**PROVIDED DATA:**
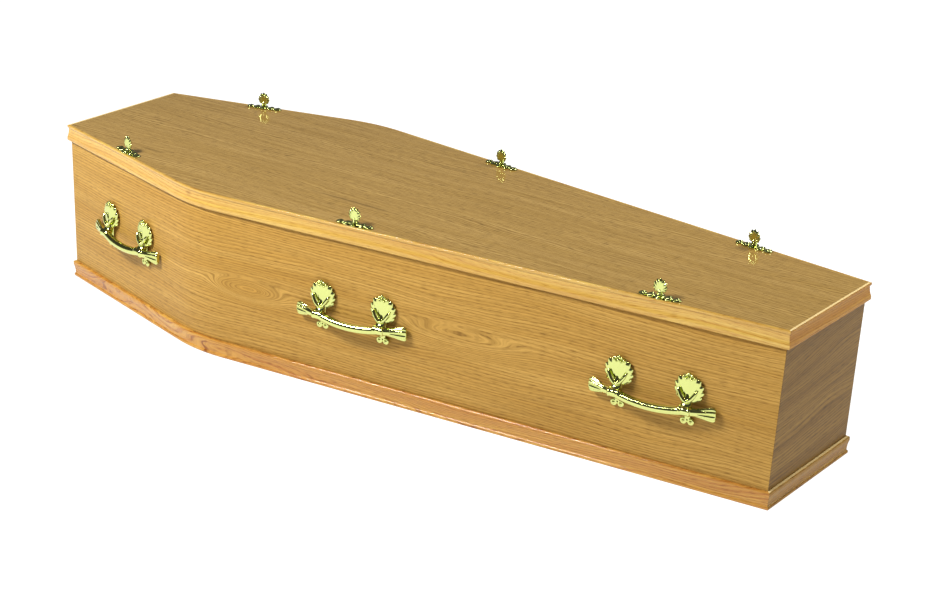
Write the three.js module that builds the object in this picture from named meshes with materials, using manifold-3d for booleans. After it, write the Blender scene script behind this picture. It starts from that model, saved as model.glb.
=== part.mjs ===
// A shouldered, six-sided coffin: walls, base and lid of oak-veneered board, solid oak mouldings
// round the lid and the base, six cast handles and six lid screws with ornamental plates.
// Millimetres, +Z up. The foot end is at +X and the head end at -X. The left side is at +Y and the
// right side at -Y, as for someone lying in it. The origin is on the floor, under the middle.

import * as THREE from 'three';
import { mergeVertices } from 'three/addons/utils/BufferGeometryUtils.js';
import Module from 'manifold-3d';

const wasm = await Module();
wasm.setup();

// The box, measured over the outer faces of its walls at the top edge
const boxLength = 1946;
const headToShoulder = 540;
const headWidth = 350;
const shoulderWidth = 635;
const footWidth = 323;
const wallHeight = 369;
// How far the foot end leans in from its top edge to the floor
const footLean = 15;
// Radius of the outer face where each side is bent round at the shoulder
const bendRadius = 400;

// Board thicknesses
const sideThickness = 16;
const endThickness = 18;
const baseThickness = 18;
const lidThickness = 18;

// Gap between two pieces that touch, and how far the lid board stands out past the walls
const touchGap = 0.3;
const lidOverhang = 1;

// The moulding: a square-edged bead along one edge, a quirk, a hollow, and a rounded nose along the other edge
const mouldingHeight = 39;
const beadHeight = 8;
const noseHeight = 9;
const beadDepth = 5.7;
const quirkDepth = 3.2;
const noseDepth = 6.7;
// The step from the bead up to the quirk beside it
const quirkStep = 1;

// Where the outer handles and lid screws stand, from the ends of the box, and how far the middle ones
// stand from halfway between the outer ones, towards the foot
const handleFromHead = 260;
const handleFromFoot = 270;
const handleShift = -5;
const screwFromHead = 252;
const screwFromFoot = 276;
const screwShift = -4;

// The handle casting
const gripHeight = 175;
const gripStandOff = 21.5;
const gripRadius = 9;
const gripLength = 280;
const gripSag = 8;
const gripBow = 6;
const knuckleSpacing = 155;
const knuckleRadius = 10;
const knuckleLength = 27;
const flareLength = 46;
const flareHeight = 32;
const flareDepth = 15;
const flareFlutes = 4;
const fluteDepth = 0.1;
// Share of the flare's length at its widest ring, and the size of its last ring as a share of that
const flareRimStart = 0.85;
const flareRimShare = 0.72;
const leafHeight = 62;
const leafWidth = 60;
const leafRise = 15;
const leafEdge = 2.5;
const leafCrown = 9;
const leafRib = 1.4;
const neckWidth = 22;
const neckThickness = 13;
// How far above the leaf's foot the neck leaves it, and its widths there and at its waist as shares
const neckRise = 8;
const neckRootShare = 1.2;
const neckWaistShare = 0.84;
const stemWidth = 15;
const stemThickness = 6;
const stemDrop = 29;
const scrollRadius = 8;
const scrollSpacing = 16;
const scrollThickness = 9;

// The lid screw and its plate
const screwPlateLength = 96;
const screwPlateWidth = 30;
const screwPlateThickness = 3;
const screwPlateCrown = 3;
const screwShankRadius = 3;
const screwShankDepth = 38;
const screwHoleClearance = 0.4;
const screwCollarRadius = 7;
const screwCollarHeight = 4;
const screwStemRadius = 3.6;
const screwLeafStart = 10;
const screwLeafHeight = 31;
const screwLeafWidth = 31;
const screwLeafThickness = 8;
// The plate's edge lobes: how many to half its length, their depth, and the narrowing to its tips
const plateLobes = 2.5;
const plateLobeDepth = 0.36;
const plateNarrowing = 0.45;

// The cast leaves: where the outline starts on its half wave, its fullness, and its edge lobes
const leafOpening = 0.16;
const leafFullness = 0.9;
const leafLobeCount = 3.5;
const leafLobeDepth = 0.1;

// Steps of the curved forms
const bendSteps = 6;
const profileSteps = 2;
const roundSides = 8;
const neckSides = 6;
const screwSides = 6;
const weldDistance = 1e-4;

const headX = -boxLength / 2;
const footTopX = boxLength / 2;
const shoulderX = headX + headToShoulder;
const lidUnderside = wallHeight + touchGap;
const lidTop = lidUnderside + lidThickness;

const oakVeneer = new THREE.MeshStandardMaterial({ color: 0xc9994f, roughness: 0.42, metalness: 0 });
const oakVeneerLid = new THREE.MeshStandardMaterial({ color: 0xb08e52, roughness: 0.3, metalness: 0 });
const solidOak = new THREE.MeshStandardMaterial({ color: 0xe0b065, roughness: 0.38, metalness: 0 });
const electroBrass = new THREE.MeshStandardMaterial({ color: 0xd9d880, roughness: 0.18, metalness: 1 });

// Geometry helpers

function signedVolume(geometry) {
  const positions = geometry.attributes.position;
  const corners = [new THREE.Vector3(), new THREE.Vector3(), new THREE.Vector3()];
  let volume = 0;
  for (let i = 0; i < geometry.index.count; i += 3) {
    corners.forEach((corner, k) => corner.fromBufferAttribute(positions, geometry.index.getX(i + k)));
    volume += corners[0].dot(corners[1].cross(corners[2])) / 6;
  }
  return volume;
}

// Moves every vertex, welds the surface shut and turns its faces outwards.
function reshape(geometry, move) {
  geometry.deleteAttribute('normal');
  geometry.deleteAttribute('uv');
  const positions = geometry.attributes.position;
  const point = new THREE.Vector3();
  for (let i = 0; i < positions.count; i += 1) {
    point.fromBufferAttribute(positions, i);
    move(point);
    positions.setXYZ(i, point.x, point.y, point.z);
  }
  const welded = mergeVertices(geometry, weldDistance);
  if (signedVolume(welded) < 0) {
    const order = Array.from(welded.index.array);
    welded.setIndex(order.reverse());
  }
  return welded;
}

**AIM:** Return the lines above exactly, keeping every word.

**TASK RESPONSE:**
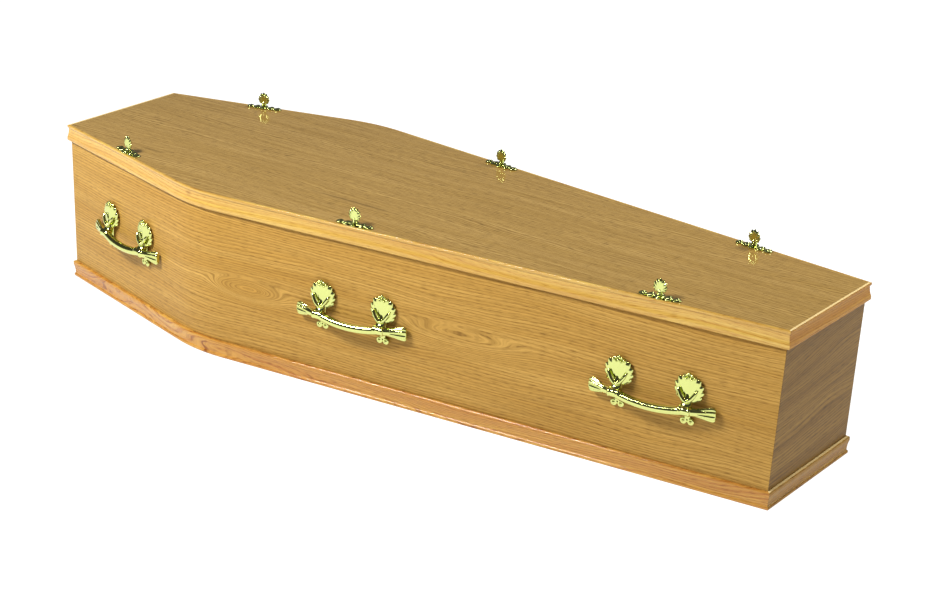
Write the three.js module that builds the object in this picture from named meshes with materials, using manifold-3d for booleans. After it, write the Blender scene script behind this picture. It starts from that model, saved as model.glb.
=== part.mjs ===
// A shouldered, six-sided coffin: walls, base and lid of oak-veneered board, solid oak mouldings
// round the lid and the base, six cast handles and six lid screws with ornamental plates.
// Millimetres, +Z up. The foot end is at +X and the head end at -X. The left side is at +Y and the
// right side at -Y, as for someone lying in it. The origin is on the floor, under the middle.

import * as THREE from 'three';
import { mergeVertices } from 'three/addons/utils/BufferGeometryUtils.js';
import Module from 'manifold-3d';

const wasm = await Module();
wasm.setup();

// The box, measured over the outer faces of its walls at the top edge
const boxLength = 1946;
const headToShoulder = 540;
const headWidth = 350;
const shoulderWidth = 635;
const footWidth = 323;
const wallHeight = 369;
// How far the foot end leans in from its top edge to the floor
const footLean = 15;
// Radius of the outer face where each side is bent round at the shoulder
const bendRadius = 400;

// Board thicknesses
const sideThickness = 16;
const endThickness = 18;
const baseThickness = 18;
const lidThickness = 18;

// Gap between two pieces that touch, and how far the lid board stands out past the walls
const touchGap = 0.3;
const lidOverhang = 1;

// The moulding: a square-edged bead along one edge, a quirk, a hollow, and a rounded nose along the other edge
const mouldingHeight = 39;
const beadHeight = 8;
const noseHeight = 9;
const beadDepth = 5.7;
const quirkDepth = 3.2;
const noseDepth = 6.7;
// The step from the bead up to the quirk beside it
const quirkStep = 1;

// Where the outer handles and lid screws stand, from the ends of the box, and how far the middle ones
// stand from halfway between the outer ones, towards the foot
const handleFromHead = 260;
const handleFromFoot = 270;
const handleShift = -5;
const screwFromHead = 252;
const screwFromFoot = 276;
const screwShift = -4;

// The handle casting
const gripHeight = 175;
const gripStandOff = 21.5;
const gripRadius = 9;
const gripLength = 280;
const gripSag = 8;
const gripBow = 6;
const knuckleSpacing = 155;
const knuckleRadius = 10;
const knuckleLength = 27;
const flareLength = 46;
const flareHeight = 32;
const flareDepth = 15;
const flareFlutes = 4;
const fluteDepth = 0.1;
// Share of the flare's length at its widest ring, and the size of its last ring as a share of that
const flareRimStart = 0.85;
const flareRimShare = 0.72;
const leafHeight = 62;
const leafWidth = 60;
const leafRise = 15;
const leafEdge = 2.5;
const leafCrown = 9;
const leafRib = 1.4;
const neckWidth = 22;
const neckThickness = 13;
// How far above the leaf's foot the neck leaves it, and its widths there and at its waist as shares
const neckRise = 8;
const neckRootShare = 1.2;
const neckWaistShare = 0.84;
const stemWidth = 15;
const stemThickness = 6;
const stemDrop = 29;
const scrollRadius = 8;
const scrollSpacing = 16;
const scrollThickness = 9;

// The lid screw and its plate
const screwPlateLength = 96;
const screwPlateWidth = 30;
const screwPlateThickness = 3;
const screwPlateCrown = 3;
const screwShankRadius = 3;
const screwShankDepth = 38;
const screwHoleClearance = 0.4;
const screwCollarRadius = 7;
const screwCollarHeight = 4;
const screwStemRadius = 3.6;
const screwLeafStart = 10;
const screwLeafHeight = 31;
const screwLeafWidth = 31;
const screwLeafThickness = 8;
// The plate's edge lobes: how many to half its length, their depth, and the narrowing to its tips
const plateLobes = 2.5;
const plateLobeDepth = 0.36;
const plateNarrowing = 0.45;

// The cast leaves: where the outline starts on its half wave, its fullness, and its edge lobes
const leafOpening = 0.16;
const leafFullness = 0.9;
const leafLobeCount = 3.5;
const leafLobeDepth = 0.1;

// Steps of the curved forms
const bendSteps = 6;
const profileSteps = 2;
const roundSides = 8;
const neckSides = 6;
const screwSides = 6;
const weldDistance = 1e-4;

const headX = -boxLength / 2;
const footTopX = boxLength / 2;
const shoulderX = headX + headToShoulder;
const lidUnderside = wallHeight + touchGap;
const lidTop = lidUnderside + lidThickness;

const oakVeneer = new THREE.MeshStandardMaterial({ color: 0xc9994f, roughness: 0.42, metalness: 0 });
const oakVeneerLid = new THREE.MeshStandardMaterial({ color: 0xb08e52, roughness: 0.3, metalness: 0 });
const solidOak = new THREE.MeshStandardMaterial({ color: 0xe0b065, roughness: 0.38, metalness: 0 });
const electroBrass = new THREE.MeshStandardMaterial({ color: 0xd9d880, roughness: 0.18, metalness: 1 });

// Geometry helpers

function signedVolume(geometry) {
  const positions = geometry.attributes.position;
  const corners = [new THREE.Vector3(), new THREE.Vector3(), new THREE.Vector3()];
  let volume = 0;
  for (let i = 0; i < geometry.index.count; i += 3) {
    corners.forEach((corner, k) => corner.fromBufferAttribute(positions, geometry.index.getX(i + k)));
    volume += corners[0].dot(corners[1].cross(corners[2])) / 6;
  }
  return volume;
}

// Moves every vertex, welds the surface shut and turns its faces outwards.
function reshape(geometry, move) {
  geometry.deleteAttribute('normal');
  geometry.deleteAttribute('uv');
  const positions = geometry.attributes.position;
  const point = new THREE.Vector3();
  for (let i = 0; i < positions.count; i += 1) {
    point.fromBufferAttribute(positions, i);
    move(point);
    positions.setXYZ(i, point.x, point.y, point.z);
  }
  const welded = mergeVertices(geometry, weldDistance);
  if (signedVolume(welded) < 0) {
    const order = Array.from(welded.index.array);
    welded.setIndex(order.reverse());
  }
  return welded;
}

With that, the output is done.